* [Exercise description]: All of the data below should be written out exactly.

— Start —

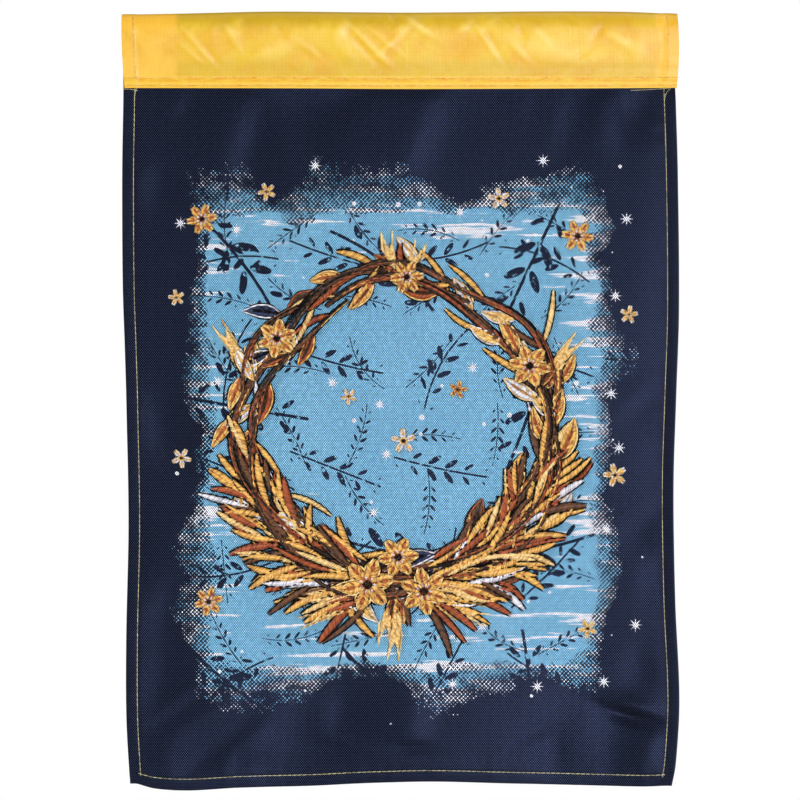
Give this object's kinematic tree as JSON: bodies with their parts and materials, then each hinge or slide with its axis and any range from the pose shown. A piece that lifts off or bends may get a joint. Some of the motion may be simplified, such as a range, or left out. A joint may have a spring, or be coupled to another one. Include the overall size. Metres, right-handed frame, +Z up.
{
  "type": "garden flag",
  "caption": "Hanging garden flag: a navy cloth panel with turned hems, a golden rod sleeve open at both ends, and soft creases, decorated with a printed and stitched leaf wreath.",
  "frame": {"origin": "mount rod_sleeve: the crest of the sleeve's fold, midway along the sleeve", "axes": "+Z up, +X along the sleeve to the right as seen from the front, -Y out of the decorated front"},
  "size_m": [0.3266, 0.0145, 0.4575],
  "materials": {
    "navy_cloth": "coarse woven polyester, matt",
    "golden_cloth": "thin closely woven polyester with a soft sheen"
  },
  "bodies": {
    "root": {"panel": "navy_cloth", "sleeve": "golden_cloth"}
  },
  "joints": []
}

— End —

* [Result of the exercise]:
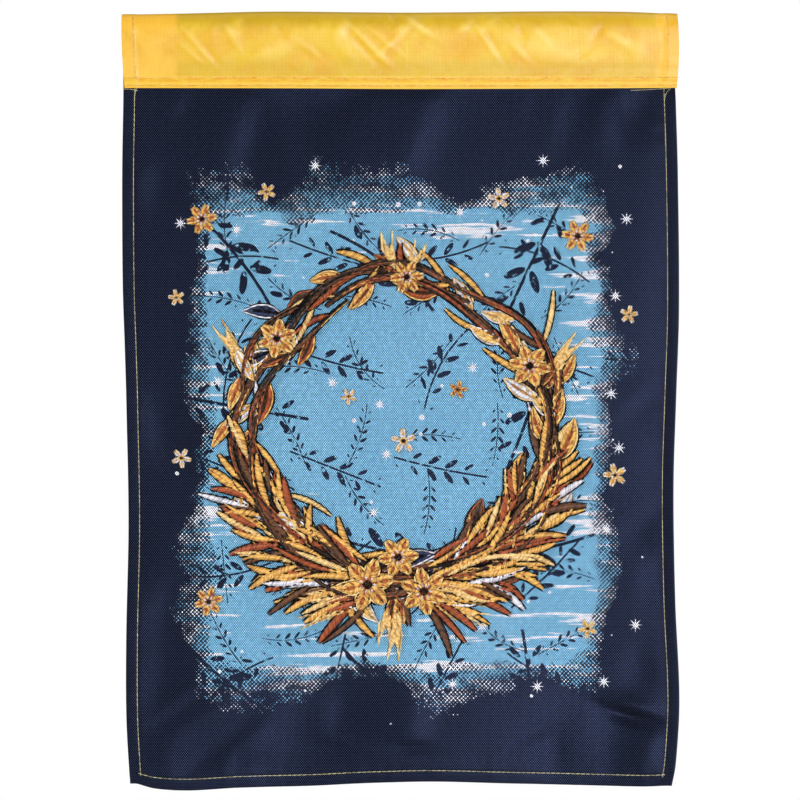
Give this object's kinematic tree as JSON: bodies with their parts and materials, then each hinge or slide with its axis and any range from the pose shown. A piece that lifts off or bends may get a joint. Some of the motion may be simplified, such as a range, or left out. A joint may have a spring, or be coupled to another one. Include the overall size. Metres, right-handed frame, +Z up.
{
  "type": "garden flag",
  "caption": "Hanging garden flag: a navy cloth panel with turned hems, a golden rod sleeve open at both ends, and soft creases, decorated with a printed and stitched leaf wreath.",
  "frame": {"origin": "mount rod_sleeve: the crest of the sleeve's fold, midway along the sleeve", "axes": "+Z up, +X along the sleeve to the right as seen from the front, -Y out of the decorated front"},
  "size_m": [0.3266, 0.0145, 0.4575],
  "materials": {
    "navy_cloth": "coarse woven polyester, matt",
    "golden_cloth": "thin closely woven polyester with a soft sheen"
  },
  "bodies": {
    "root": {"panel": "navy_cloth", "sleeve": "golden_cloth"}
  },
  "joints": []
}